Ces programmes totalisent 172.75 Mrds de GHT ou 4.32 Mrds de USD, ce qui dépasse le montant prévu (3.86 Mrds USD) pour la mise en œuvre du DSNCRP originel, très certainement à causes des actions liées aux intempéries qui y sont incluses. Une fois mis au courant de ces informations, les gens du grand public, qui ne peuvent que très partiellement vérifier les résultats de ces investissements, ont tendance à verser dans des commentaires négatifs, parce que ne sentant pas les effets directs de ces investissements sur eux-mêmes et, de plus, parce que encouragés par la plupart des élites politiques, économiques et intellectuelles, qui se révèlent, le plus souvent, irresponsables en la matière.
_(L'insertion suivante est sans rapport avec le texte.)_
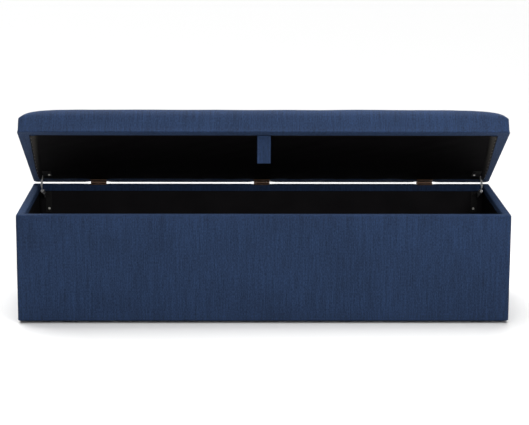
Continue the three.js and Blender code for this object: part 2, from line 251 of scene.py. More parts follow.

La perception de la corruption du public par rapport aux projets
Cette perception négative du grand public finit par nuire à l’image du pays. Encouragée par nos élites qui ont pris cette mauvaise habitude d’accusation sans preuve, la perception du grand public par rapport aux projets n’est pas fondée. Le niveau de corruption dans les projets est forcément faible, surtout dans les projets dits durables financés par la communauté internationale (CI). Ces projets subissent les contre coups des projets d’urgence où, en général, le niveau de corruption est plus élevé, à cause de la gestion de l’urgence en tant que telle, de la faiblesse des dossiers d’exécution, du manque de contrôle et de supervision, de l’allègement des procédures d’octroi des marchés. Cette perception est due aussi au manque de communication et de transparence dans les projets principalement. L’information politique prédomine dans tous les pays du monde ; mais, en Haïti, on est littéralement submergé d’informations politiques. Depuis le départ de Mario Dupuy, on a comme l’impression que le pays souffre du « syndrome de Mario Dupuy ». Les gouvernements, qui se sont succédé au pouvoir depuis le 29 février 2004, souffrent d’un criant déficit de communication. Ils n’osent pas parler de leurs réalisations et encore moins des réalisations des agences et ONG internationales qui n’interviennent en Haïti qu’avec l’aval de l’Etat et en regard des accords signés entre l’Etat et la communauté internationale. Le grand public a tendance à dissocier les actions de l’Etat par rapport aux actions des ONG qui sont généralement bien perçues. Or les actions sont, en principe, complémentaires et s’exécutent dans un cadre défini par l’Etat, en l’occurrence, le DSNCRP. Un seul exemple suffit à illustrer cette perception, le PRODEP. En effet, le PRODEP est un projet de l’Etat financé par la Banque Mondiale (BM) à travers le Bureau de Monétisation, mais exécuté par le CECI et la PADF. Pour le grand public, c’est un bon projet du CECI ou de la PADF où le phénomène de corruption est très, très faible, car impliquant directement les populations concernées dans la gestion directe des fonds. La réalité au sein de ce programme est travestie parce que les gens ignorent le contrôle exercé par l’Etat et le bailleur, en l’occurrence la BM, et le perçoivent comme un projet non étatique.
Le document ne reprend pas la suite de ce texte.